A severely snarky Wizard who is a Master at potion brewing. He is an ex-Death Eater who has spent more than a decade spying for a group of "good" Wizards known as the Order of the Phoenix.

He can be described as having shoulder-length, greasy black hair; a long hooked nose; black, lightless eyes; sallow skin; and being skinny and "bat-like" (due to his billowing black robes).

Severus Snape is the former potions instructor at Hogwarts School of Witchcraft and Wizardry. His contract for teaching at the institution ended at the death of his employer. While Severus Snape was indeed the one who cast the curse that killed the late Headmaster of Hogwarts, there has been much debate about wether or not Severus had a choice in the matter. This writer believes that, while Severus may be a horridly cruel man with a haunting past, he would never commit such an act without an extremely good reason.

Severus Snape was a harsh instructor at the school to all but students in his own house (Slytherin).
Severus appears to hate all in his path, but this writer believes his heart is not as cold as it is made out to be.

There are five main catergories of attitudes towards Severus Snape:
Catergory 1: "Meh" You could care less if he was in the book or not. If he dies, great... if not, great. You hardly noticed him until the end of the 6th book and you still don't care what happens to him.

Catergory 2: "That evil @*&%ing bastard!" You are similar to the "meh" catergory, except that at the end of the 6th book, you wanted his blood.

Catergory 3: "I KNEW he was evil!! See? I TOLD you!!" You've 'known' all along that Severus was "evil" and have never liked him. Some of you may even have little voodoo Severus dolls with pins in the private.

Catergory 4: "OMG!!!11!! Snape is soooo hottt!!111!!!" You are the most feared of them all. You think of Severus Snape as the Alan Rickman portrayal you see in the movies. Silky voice, dark past, cool demeanor.... pure sex to you. You're most likely ditzy "blondes" (in the bad sense of the term... can also be ditzy brunette, red-head, etc. Hair colour has NOTHING to do with intelligence) or goth wannabes with pictures of vampires and dead animals on your walls. Get. A. Life.

Catergory 5: "Severus is awesome. So much friggin' junk on his plate and he gets treated like a dog with fleas. Stupid idiots." A MUCH more toned down version of catergory 4. He may be your favourite character or not, but you respect him. You know he's gone through twelve piles of stinking elephant dung for the Light and the fact he gets treated like said piles infuriates you.

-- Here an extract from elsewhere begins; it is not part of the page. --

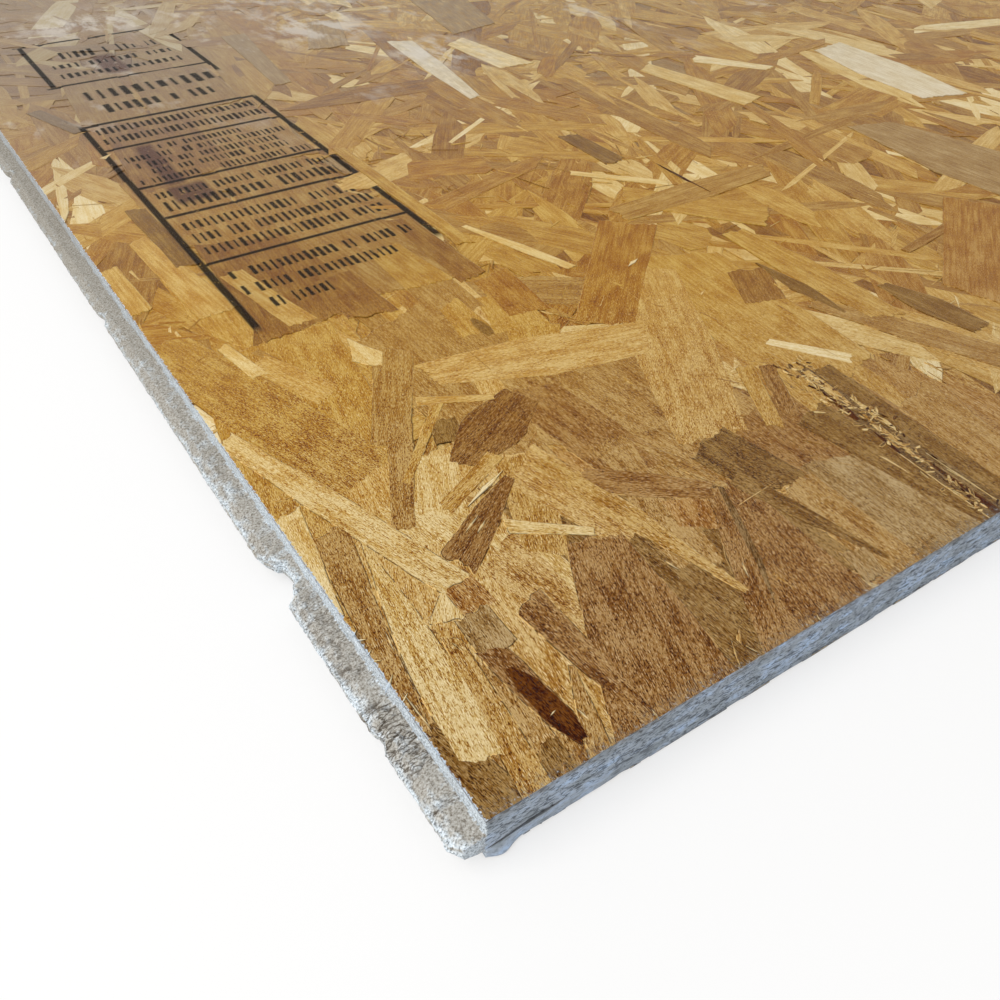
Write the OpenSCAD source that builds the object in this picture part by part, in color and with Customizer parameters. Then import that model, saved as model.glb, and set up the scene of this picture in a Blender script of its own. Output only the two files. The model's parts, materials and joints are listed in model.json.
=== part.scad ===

You'd like to scream at Harry to pull his head out of his arse for one moment to stop and think that he and Severus went through the same thing withing hours of each other (Harry being forced to give the potion to Albus.... Severus being forced to kill his employer and friend). You know he has dark secrets and you like him INSPITE of that fact, not BECAUSE of it (like those in catergory 4).
In the minds of two great Wizards... Severus Snape and Albus Dumbledore:
Severus: Draco! No, I knew he wouldn't be able to cast the curse. Then that means... NO! I can't do it. I won't!

Albus: "Severus... Please." You can't break your vow to either Narcissa or me. You know that.

Severus:There has to be another..

Albus: You question my judgement?

Severus: I.. of course not, Albus. "Avada Kedevra!"